Deloitte advised Tower in a draft of its latest actuarial review of a "significant escalation in costs and the need to increase provisions" as a result of the 2011 Canterbury earthquakes, the Auckland-based insurer said in a statement. Tower signalled it will review its dividend and its dividend policy at its full-year earnings result.

Tower said today that it has about 560 claims remaining of the almost 16,000 claims lodged. Still, it said the insurance industry has received over 800 new claims over the past six months as EQC accelerates its programme. It's estimated more than 6,000 EQC claims require remediation, and some of these will exceed the $100,000 EQC threshold, resulting in the cost being borne by insurers, Tower said. 

"The Canterbury earthquakes continue to present a globally unprecedented challenge for the insurance industry and along with other NZ general insurers, Tower continues to manage this issue closely," the company said. "The average cost of the claims received has been greater than initially expected and, contrary to expectations, the EQC's projected slowdown in new claims has not materialised. The EQC process continues to create significant uncertainty for the insurance industry."

Tower said it had experienced a greater number of disputes and extended time to reach agreement with customers, which had been further exacerbated by "opportunistic advocates" who created "unfounded fear" regarding the statute of limitations, which resulted in a higher number of disputes and litigation than expected.

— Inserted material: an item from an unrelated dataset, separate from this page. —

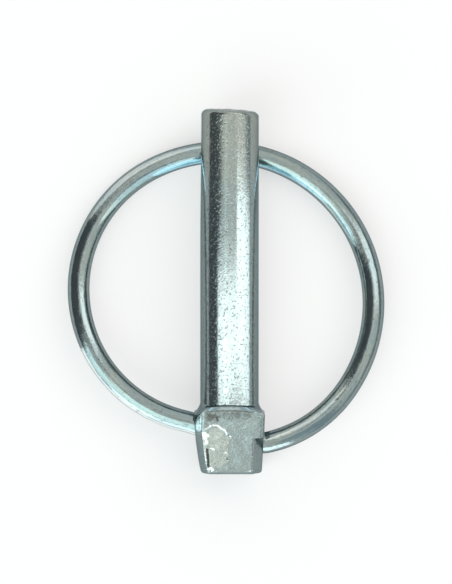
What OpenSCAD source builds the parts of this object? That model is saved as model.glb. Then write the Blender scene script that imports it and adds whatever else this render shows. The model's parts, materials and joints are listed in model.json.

Following the expected increased provision, Tower Insurance will have a solvency ratio of 213 percent, which is above the long-term operating range. The insurance unit retains excess solvency of $11.7 million over and above the minimum regulatory position, it said.

Taking into account $11.2 million of excess cash held by Tower, the Tower Group has $22.9 million of capital available above the minimum regulatory requirement, the company said. Tower also has a $50 million standby credit facility which may be drawn at any time and could be used to supporter Tower Insurance if required, it said.

Tower noted that it has a commercial dispute with Peak Re, the provider of the Adverse Development Cover from April 2015. It said it remains confident in its position on the basis of strong legal advice, and will take every step to fully recover the amounts due.

The company's shares last traded at $1.37 and have shed 28 percent this year.